We parked near the bridge and walked through a small parkland area where we found Greenfinch, Chaffinch, Serin and Goldfinch. Near the river we added Cetti’s Warbler, Glossy Ibis (fly-overs) Cattle Egret, Moorhen, Greylag Goose and lots of Alpine Swifts.

Glossy Ibis flying over the bridge - taken by Tony Moore

The amazing 790 meter-long Roman Bridge spanning the Rio Guadiana at Merida

on the bridge

the group on the bridge with Tony Moore and his precious camera in the foreground

Once on the bridge we found a beautiful male Penduline Tit within milliseconds, this very obliging induvial fed on reedmace directly below us, how good was that?  Then spent an hour or so enjoying the birds from this fabulous view-point. The bridge is the longest Roman Bridge (790m) still in existence and spans the Rio Guadiana which was in full flow after the rains.

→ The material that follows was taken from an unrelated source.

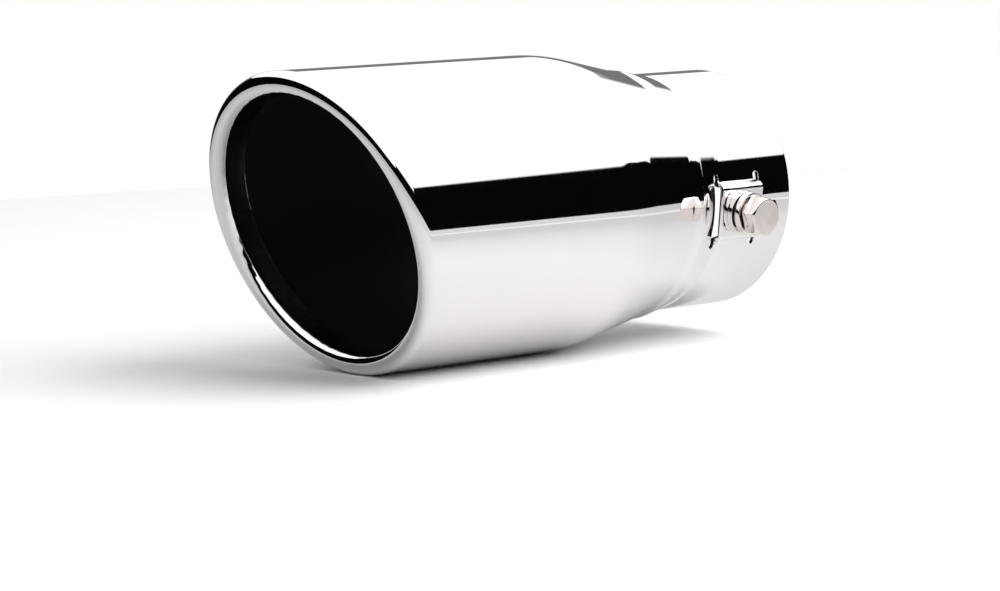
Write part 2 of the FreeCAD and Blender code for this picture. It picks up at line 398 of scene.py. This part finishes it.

Penduline Tit - taken from the Roman Bridge - Tony Moore

The Penduline Tit with a grub it had just extracted from the reedmace head. Taken by Tony Moore

The Alpine Swifts in particular are magical, it is arguably the best place to view these magnificent beasts in Europe, you can almost touch them as they zoom around your heads.

Three pictures of Alpine Swifts by Tony Moore

The whole group loved it there. A huge mixed breeding colony of egrets, ibis, herons and spoonbills can be seen from the bridge, we also watched Little Bitterns, Purple Swamphens, Great Crested Grebes, Cormorants and a few Black Kites. Black-crowned Night Herons were well hidden but we did see one or two in flight, but we never found a Squacco Heron.

male Little Bittern

female Little Bittern with a Moorhen and a Red-faced Slider (terrapin)

the invasive, foreign,  Red-faced Sliders are decimating local wildlife.

From the bridge we drove to a supermarket to buy lunch and then we headed to Alangé Reservoir and dam. Before we reached the dam we stopped at a site where Giant Orchids can be seen. We searched for this early flowering Orchid and only found two spikes, both of which had seen better days! We did find Champagne and Sawfly Orchids as well as a profusion of other wild flowers.

Sawfly Orchid taken by Tony Moore

At the dam we sat in the shade and ate our picnic lunch whilst watching White Storks, Black Kites, Marsh Harrier and Short-toed Eagle. A little later we saw Griffon and Egyptian Vultures and, of course, some more Alpine Swifts. The colony of Alpine Swifts at the dam reaches huge numbers (over 400 pairs) today we saw around 50 individuals, the others may not have arrived yet.

the view from the dam towards Merida

The drive from Alangé to the rice fields at Madridgalejo took about an hour, it was the scenic route back to the hotel via Trujillo. We found that the temperature in this area was much higher, the bus registered 20C but a cooling breeze kept the outside temperature a little lower. A heat haze hampered scope views of distant species on the rice fields.

Iberian Grey Shrike with a pet lizard - taken by Tony Moore (the photo not the lizard)

The first track we walk along produced Stonechat, Crested Lark, Marsh Harrier and White Storks. Sitting in the same bush as the Stonechat was a small group of Red Avadavats. These tiny Asian Finches are an invasive species which either were released or escaped from pet cages, they are prolific in some areas of Spain.

Iberian Western Yellow Wagtail

We then started to see Iberian Yellow Wagtails, some distant some close but mostly in flight., We moved to get closer to them and found a very obliging Iberian Shrike sitting on a power line and we saw a Collared Pratincole very briefly. Moving the bus once again produced our best birding of the visit, we got reasonably close to a flooded field where 30+ Black-winged Stilts fed with Little Ringed Plovers and a small group of Collared Pratincoles. We got much better views of the Wagtails too and more Pratincoles flew over us calling. One or two Short-toed Larks were also up on the wing singing high above us.

Collared Pratincole pictures by Tony Moore

It was after 5pm when we left the rice fields, it took just over an hour to get back to the hotel. We had spent a few hours in the bus today but the time we had out in the field and the birds we saw, was well worth it.